Pourquoi laissez-vous au beau milieu cette pierre plus haute ? – C’est pour voir, pour bien voir, pour faire voir, répondait l’homme en crénillant de rire comme si l’on entendait ouvrir la porte du vieux Castellas.

Quand il eut fini de calader, il dit : Bonsoir à tous ! en crénillant encore plus fort et il disparut comme un lamp (un éclair).

Alors on voulut achever d’afiquer la pierre du milieu, mais rien n’y faisait et à chaque coup on aurait cru entendre sous le pont, plus au fond encore, le même crénillement du départ de l’homme.

A quelques semaines, après, la fille de Mestré xxx, avec son prétendu, passaient sur le pont de la Calade. La belle avait beaucoup fait parler d’elle, mais c’était tout. Voilà qu’au beau milieu du pont, elle s’assipe (elle se heurte) à la pierre dresso (droite), tombe sur son ventre et reste estourdido.

On veut la relever et au même moment on entend, dans le roumias de la ribo (dans la haie de la rive), une voix qui dit en crénillant: Anas cerca misé Blancho.
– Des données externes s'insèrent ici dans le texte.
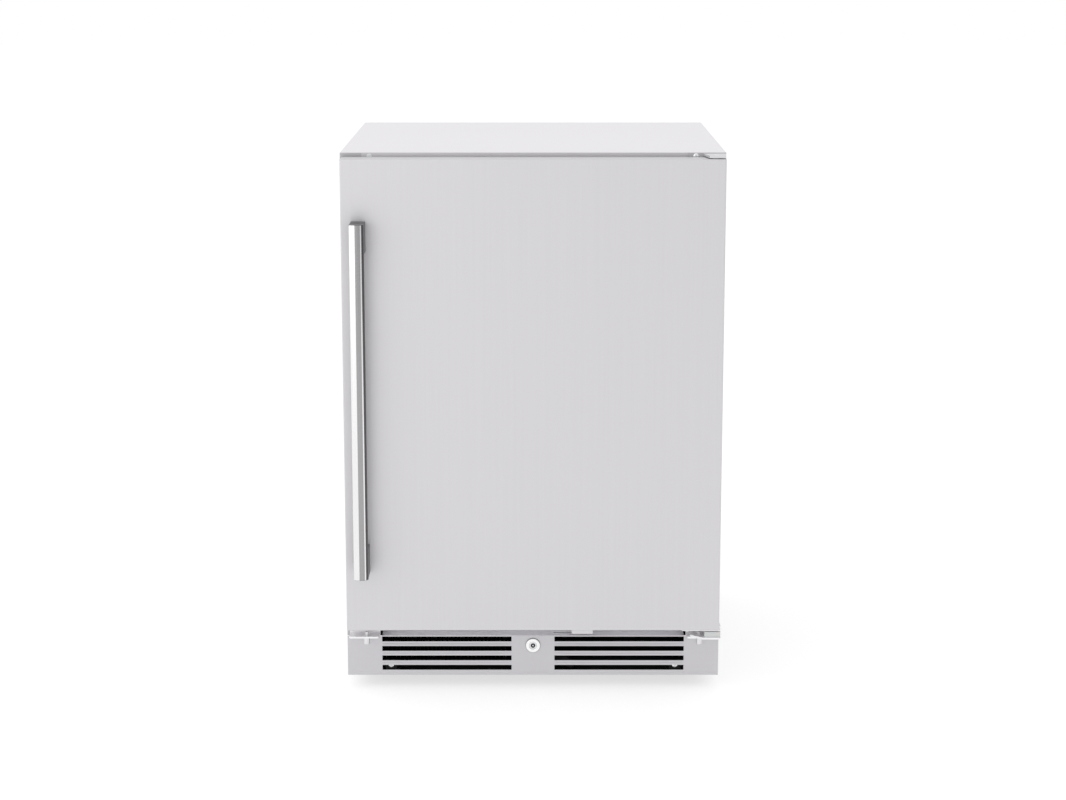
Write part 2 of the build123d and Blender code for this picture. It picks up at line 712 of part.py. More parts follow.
# The round-headed bolts under both brackets; the left one fills the holes of the spare bracket.
with BuildPart() as hinge_bolts:
    for x, y in bolt_spots:
        rod(4.75, (x, y, 78.4), (x, y, leaf_z[0]))
        rod(3.0, (x, y, leaf_z[0]), (x, y, 98))
hinge_bolts.part.label = "hinge_bolts"
export_step(hinge_bolts.part, "parts/hinge_bolts.step")

with BuildPart() as hinge_pins:
    rod(pin_radius, (pivot_x, pivot_y, leaf_z[1]), (pivot_x, pivot_y, leaf_z[1] + pin_length))
    rod(pin_radius, (pivot_x, pivot_y, upper_plate_z[1] - pin_length), (pivot_x, pivot_y, upper_plate_z[1]))
hinge_pins.part.label = "hinge_pins"
export_step(hinge_pins.part, "parts/hinge_pins.step")

# The upper hinge: a plate over the door and a flange on the cabinet face.
with BuildPart() as upper_hinge:
    with BuildSketch(Plane.XY.offset(upper_plate_z[0])):
        with BuildLine():
            Polyline((261, front), (297.2, front), (294, front - 42), (269, front - 42), close=True)
        make_face()
        with Locations((pivot_x, pivot_y)):
            Circle(pin_radius + running_clearance, mode=Mode.SUBTRACT)
    extrude(amount=upper_plate_z[1] - upper_plate_z[0])
    block((238, 270), (front - 3, front), (838, 859.4))
    screw_holes(hinge_screws, front)
upper_hinge.part.label = "upper_hinge"
export_step(upper_hinge.part, "parts/upper_hinge.step")

# Every sheet-metal screw: hinges, rear cover and the kickplate's tabs share one pattern.
screw_places = [(x, front - 3, z, 1) for x, z in hinge_screws]
screw_places += [(x, back_face, z, -1) for x, z in rear_screws]
screw_places += [(x, front + 6, z, 1) for x, z in tab_screws]
with BuildPart() as panel_screws:
    for x, y, z, inward in screw_places:
        rod(screw_radius, (x, y, z), (x, y + inward * screw_length, z))
        rod(screw_head, (x, y, z), (x, y - inward * screw_head_height, z))
        rod(2.0, (x, y - inward * 3, z), (x, y - inward * 0.8, z), Mode.SUBTRACT)
panel_screws.part.label = "panel_screws"
export_step(panel_screws.part, "parts/panel_screws.step")

with BuildPart() as hole_plug:
    plug_x, plug_z = plug_spot
    rod(4.0, (plug_x, front - 1.2, plug_z), (plug_x, front, plug_z))
    rod(2.0, (plug_x, front, plug_z), (plug_x, front + 6, plug_z))
hole_plug.part.label = "hole_plug"
export_step(hole_plug.part, "parts/hole_plug.step")

# ------------------------------------------------------------------ door

handle_x = (-279.0, -256.3)
handle_z = (203.0, 759.0)
handle_face = door_face - handle_reach
handle_back = handle_face + 14.0
mount_height = 47.0
handle_middle = sum(handle_x) / 2
handle_screw_spots = [(handle_middle, z) for z in (214.0, 239.0, 723.0, 748.0)]

# The folded stainless skin: front, four sides, holes for the pivots and the handle's screws.
with BuildPart() as door_skin:
    block((-door_half, door_half), (door_face, skin_back), (door_bottom, door_top))
    fillet(door_skin.edges().filter_by(Axis.Z).group_by(Axis.Y)[0], 1.6)
    fillet(door_skin.edges().filter_by(Axis.X).group_by(Axis.Y)[0], 1.2)
    inner_half = door_half - door_sheet
    inner_y = (door_face + door_sheet, skin_back + 1)
    inner_z = (door_bottom + door_sheet, door_top - door_sheet)
    block((-inner_half, inner_half), inner_y, inner_z, Mode.SUBTRACT)
    for z in (door_bottom, door_top):
        rod(bush_radius + 0.05, (pivot_x, pivot_y, z - 3), (pivot_x, pivot_y, z + 3), Mode.SUBTRACT)
    for x, z in handle_screw_spots:
        rod(2.6, (x, door_face - 3, z), (x, door_face + 3, z), Mode.SUBTRACT)
door_skin.part.label = "door_skin"
export_step(door_skin.part, "parts/door_skin.step")

# The insulation between skin and inner panel, moulded round the bushes and the handle's screws.
recess_half = 246.0
recess_z = (145.0, 811.0)
with BuildPart() as door_foam:
    foam_z = (door_bottom + door_sheet, door_top - door_sheet)
    block((-inner_half, inner_half), (door_face + door_sheet, skin_back), foam_z)
    for z in ((100, 130), (820, 860)):
        rod(bush_radius + 0.05, (pivot_x, pivot_y, z[0]), (pivot_x, pivot_y, z[1]), Mode.SUBTRACT)
    for x, z in handle_screw_spots:
        rod(5.1, (x, door_face, z), (x, door_face + 5, z), Mode.SUBTRACT)
door_foam.part.label = "door_foam"
export_step(door_foam.part, "parts/door_foam.step")

# The moulded inner panel: a flat border that carries the gasket and a raised, dished centre.
with BuildPart() as door_liner:
    block((-293.2, 293.2), (skin_back, door_back), (door_bottom + 1.3, door_top - 1.3))
    block((-recess_half, recess_half), (door_back, dike_back), recess_z)
    fillet(door_liner.edges().filter_by(Axis.Y).filter_by(lambda edge: edge.center().Y > front), 14)
    fillet(door_liner.faces().sort_by(Axis.Y)[-1].edges(), 5)
    with BuildSketch(Plane.XZ.offset(-dike_back)):
        with Locations((0, sum(recess_z) / 2)):
            RectangleRounded(2 * recess_half - 50, recess_z[1] - recess_z[0] - 50, 12)
    extrude(amount=13, mode=Mode.SUBTRACT)
door_liner.part.label = "door_liner"
export_step(door_liner.part, "parts/door_liner.step")

# The magnetic gasket, a flexible frame whose bellows stop just short of the cabinet face.
gasket_outer = (275.0, (116.0, 836.0))
with BuildPart() as door_gasket:
    gasket_half, gasket_z = gasket_outer
    block((-gasket_half, gasket_half), (door_back, front - gasket_gap), gasket_z)
    fillet(door_gasket.edges().filter_by(Axis.Y), 6)
    bead = (front - gasket_gap - 4.2, front - gasket_gap - 2.8)
    block((-gasket_half, gasket_half), bead, gasket_z, Mode.SUBTRACT)
    block((-gasket_half + 1.2, gasket_half - 1.2), bead, (gasket_z[0] + 1.2, gasket_z[1] - 1.2))
    inner_z = (gasket_z[0] + 18, gasket_z[1] - 18)
    block((-gasket_half + 18, gasket_half - 18), (front - 12, front + 6), inner_z, Mode.SUBTRACT)
door_gasket.part.label = "door_gasket"
export_step(door_gasket.part, "parts/door_gasket.step")

# Two nylon bushes that run on the pivot pins.
with BuildPart() as door_bushes:
    for z in ((105.8, 128.0), (823.0, 854.7)):
        rod(bush_radius, (pivot_x, pivot_y, z[0]), (pivot_x, pivot_y, z[1]))
    for z in ((100, 126.5), (824.2, 860)):
        ends = [(pivot_x, pivot_y, level) for level in z]
        rod(pin_radius + running_clearance, *ends, Mode.SUBTRACT)
door_bushes.part.label = "door_bushes"
export_step(door_bushes.part, "parts/door_bushes.step")

# The plate under the door's hinge corner, folded up beside the door's edge.
with BuildPart() as door_corner_plate:
    block((236, 297), (front - 40, front - 12), (106.1, door_bottom))
    block((door_half, 297), (front - 38, front - 20), (106.1, 114))
    rod(bush_radius + 0.05, (pivot_x, pivot_y, 100), (pivot_x, pivot_y, 112), Mode.SUBTRACT)
door_corner_plate.part.label = "door_corner_plate"
export_step(door_corner_plate.part, "parts/door_corner_plate.step")

# The lock's strike: a tab at the door's lower front edge and a tongue that reaches over the latch.
strike_x = (61.5, 94.5)
strike_lip = front + 23.5
with BuildPart() as strike_bracket:
    block(strike_x, (door_face + 1, door_face + 2.5), (102.6, door_bottom))
    block(strike_x, (door_face + 1, front - 12), (door_bottom - 1.5, door_bottom))
    block(strike_x, (front - 13.5, front - 12), (95.5, door_bottom))
    block(strike_x, (front - 13.5, strike_lip), (95.5, 97))
    block(strike_x, (strike_lip - 1.5, strike_lip), (89, 97))
strike_bracket.part.label = "strike_bracket"
export_step(strike_bracket.part, "parts/strike_bracket.step")

# The handle: a bar with a gently bowed face on two square mounts, held by screws from inside.
with BuildPart() as handle_bar:
    with BuildSketch(Plane.XY.offset(handle_z[0])):
        with BuildLine():
            left, right = handle_x
            ThreePointArc((left, handle_face + 3), (handle_middle, handle_face), (right, handle_face + 3))
            Line((right, handle_face + 3), (right, handle_back))
            Line((right, handle_back), (left, handle_back))
            Line((left, handle_back), (left, handle_face + 3))
        make_face()
    extrude(amount=handle_z[1] - handle_z[0])
    fillet(handle_bar.edges().filter_by(Axis.Z), 1.8)
handle_bar.part.label = "handle_bar"
export_step(handle_bar.part, "parts/handle_bar.step")

with BuildPart() as handle_mounts:
    for z in (handle_z[0], handle_z[1] - mount_height):
        block(handle_x, (handle_back, door_face), (z, z + mount_height))
    fillet(handle_mounts.edges().filter_by(Axis.Z), 1.8)
    for x, z in handle_screw_spots:
        rod(2.55, (x, handle_back + 8, z), (x, door_face + 1, z), Mode.SUBTRACT)
handle_mounts.part.label = "handle_mounts"
export_step(handle_mounts.part, "parts/handle_mounts.step")

with BuildPart() as handle_screws:
    for x, z in handle_screw_spots:
        rod(2.5, (x, handle_back + 10, z), (x, door_face + door_sheet, z))
        rod(5.0, (x, door_face + door_sheet, z), (x, door_face + 4, z))
handle_screws.part.label = "handle_screws"
export_step(handle_screws.part, "parts/handle_screws.step")
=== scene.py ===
"""Undercounter refrigerator: the finishes and the detailed pieces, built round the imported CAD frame.

Metres, in the CAD's own frame: +Z up, +X the viewer's right, the door faces -Y.
"""

import math

import bmesh
import bpy
import numpy as np
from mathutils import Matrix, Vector


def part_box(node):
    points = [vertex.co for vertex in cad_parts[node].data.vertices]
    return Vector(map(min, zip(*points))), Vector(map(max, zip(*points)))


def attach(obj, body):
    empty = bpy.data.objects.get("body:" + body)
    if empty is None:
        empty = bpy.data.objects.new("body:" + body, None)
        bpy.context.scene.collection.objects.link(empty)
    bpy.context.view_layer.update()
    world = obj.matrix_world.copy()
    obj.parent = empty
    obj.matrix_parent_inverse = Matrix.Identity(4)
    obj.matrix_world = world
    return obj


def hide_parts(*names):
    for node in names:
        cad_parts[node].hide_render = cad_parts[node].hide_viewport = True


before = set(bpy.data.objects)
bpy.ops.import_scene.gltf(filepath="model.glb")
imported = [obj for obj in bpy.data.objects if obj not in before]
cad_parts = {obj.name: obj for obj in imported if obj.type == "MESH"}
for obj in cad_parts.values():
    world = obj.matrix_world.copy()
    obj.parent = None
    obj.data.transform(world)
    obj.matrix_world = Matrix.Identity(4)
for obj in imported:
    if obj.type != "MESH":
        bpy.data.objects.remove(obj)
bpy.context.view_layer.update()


# ------------------------------------------------------------------ side panels
# Folded stainless sheets with a fine vertical grain. They are the cabinet's outer skin, and the
# foam behind them is what holds them flat.
MM = 0.001
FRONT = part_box("kickplate")[0].y  # the plane of the cabinet's face flanges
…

Allez chercher la Blanche (c’était le nom de la sage. femme du village), et on sonna les cloches pour le baptême et la cloche ne sonna jamais pour le mariage.

Depuis lors, l’épreuve du passage du pont de la Calade effrayait les filles qui avaient cessé d’être innocentes, et on disait d’elles : Voou plus passa lou pouant de la Calado, tant de fichü. Elle ne veut plus passer le pont de la Calade, tant de…. perdu.